冷えや腰痛、不眠、尿もれなど、50代を境に、なんらかの不調に悩まされることが多くなる女性の体。そんな症状を予防・改善するカギが、骨盤の骨にあるようです(イラスト=おおの麻里 取材・文=佐藤ゆかり 構成=渡部真理代)
自律神経の乱れによる血流の悪化
これといった原因は思い当たらないのに、体調がすぐれない。そんな声に、多くの患者の不調を改善してきた鍼灸師の中野朋儀先生は、こう言います。
「不定愁訴の主な原因は、自律神経の乱れです」
自律神経は交感神経と副交感神経からなり、活動中や緊張状態の時に活発に働くのが交感神経です。対して、副交感神経は睡眠時やリラックスしている時に優位に働き、両者がバランスをとることで健康を維持しています。ところが、現代人はストレス過多になりやすく、リラックスできる時間が短い傾向にあるため、交感神経ばかり働いてしまう状態なのだそうです。

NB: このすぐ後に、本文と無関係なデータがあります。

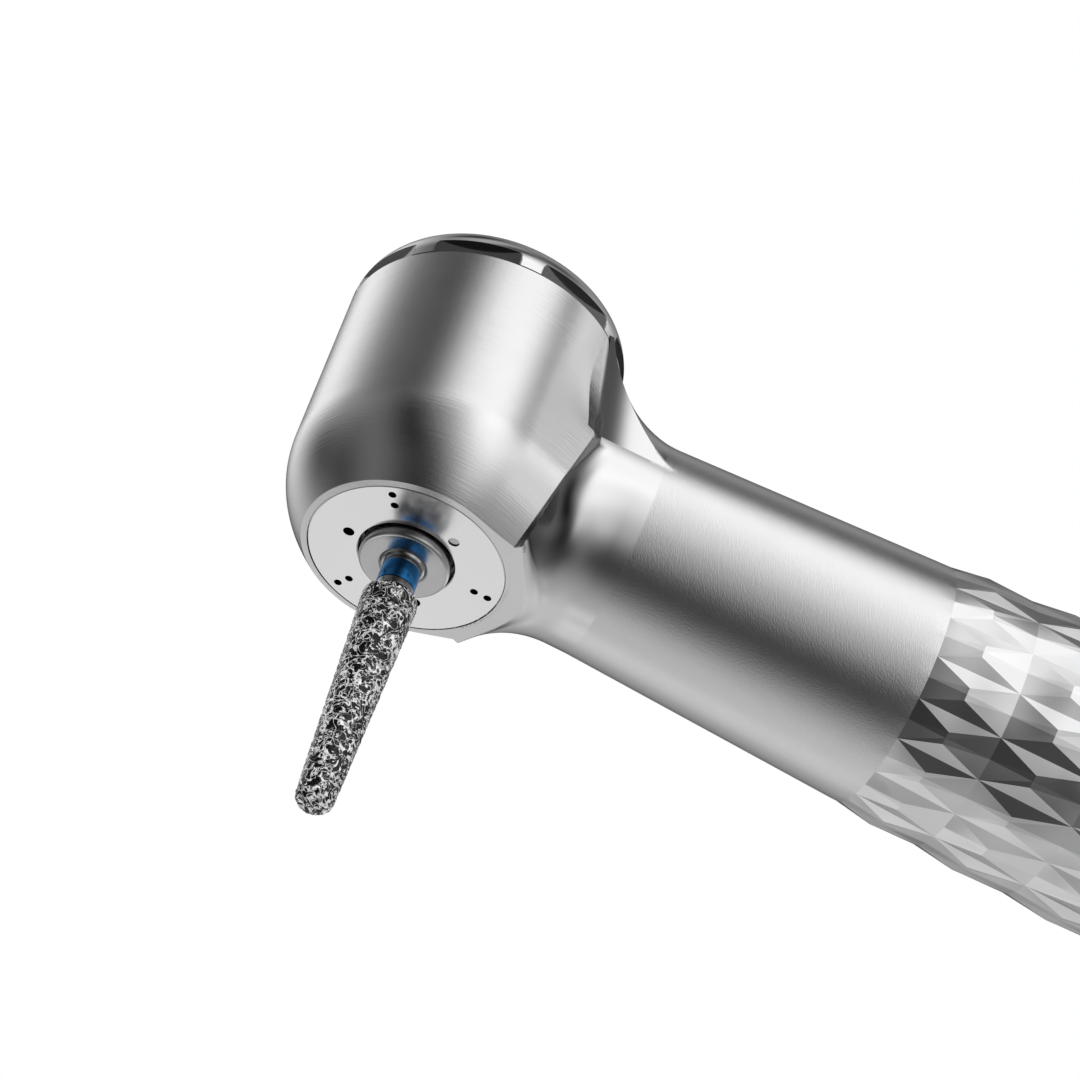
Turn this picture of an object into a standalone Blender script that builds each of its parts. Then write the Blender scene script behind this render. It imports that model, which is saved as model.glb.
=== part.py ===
"""Dental turbine handpiece: a push-button air turbine with a diamond-cut grip and a bur in its chuck.

The frame is the handle's own. X runs along the handle axis from the hose connector to the head, Z points
from the bur to the push button, and the origin is the centre of the connector's flat rear face.
Sizes are in millimetres and become metres where a mesh is made.
"""

import math

import bmesh
import bpy
from mathutils import Matrix, Vector

MM = 0.001

# Clearances
FIT = 0.03
RUNNING = 0.08
MATING = 0.06

# Head: a turned barrel whose sides run on as tangents towards the handle
HEAD_X = 110.0
HEAD_R = 6.05
HEAD_DROP = 5.48
HEAD_RISE = 6.46
TAPER_HEIGHT = 4.0
TAPER_POWER = 2.1
RIM_R = 4.476
SHOULDER_ANGLE = 67.0
SHOULDER_REACH = 4.81
SHOULDER_REACH_LOW = 3.44
SHOULDER_BLEND_LOW = 0.9
SHOULDER_BLEND_HIGH = 4.7
HEAD_SEGMENTS = 48
TAPER_LOOPS = 6
BARREL_LOOPS = 4

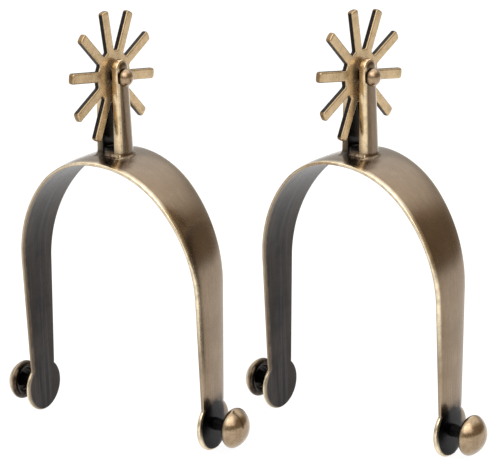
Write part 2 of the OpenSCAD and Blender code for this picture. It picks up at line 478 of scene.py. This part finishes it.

「交感神経は脳の興奮や血管の収縮などを招き、この状態が長く続くと、不眠やイライラだけでなく、血流が滞ることにより冷えや腰痛などの不調が起こります」(中野先生。以下同)
逆に言うと、不調の改善には副交感神経を活性させ、交感神経に傾きがちな自律神経の乱れを正すことが大事だということです。副交感神経が優位になると血管が拡張して血流がよくなり、脳の興奮や緊張が抑制され、胃腸の働きも活発に。その結果、さまざまな不調が解消されるのです。では、どうやって副交感神経を活性させればいいのでしょうか。
「そのカギは“仙骨”を温めることにあります」
仙骨を温める生活で不調になりにくい体質に
仙骨とは、骨盤の中央にある逆三角形の形をした骨のことで、尾骨の上の、手で触ると硬い部分。「ここが、体の中で最も効果的に副交感神経を刺激できる場所」だと、中野先生は言います。
自律神経の束は、脳から仙骨にある穴を通って下肢までつながっています。体の表面に近いところを通るのは、首の後ろと仙骨だけで、首は筋肉や脂肪におおわれているため、温めても神経まで熱が伝わりにくいとのこと。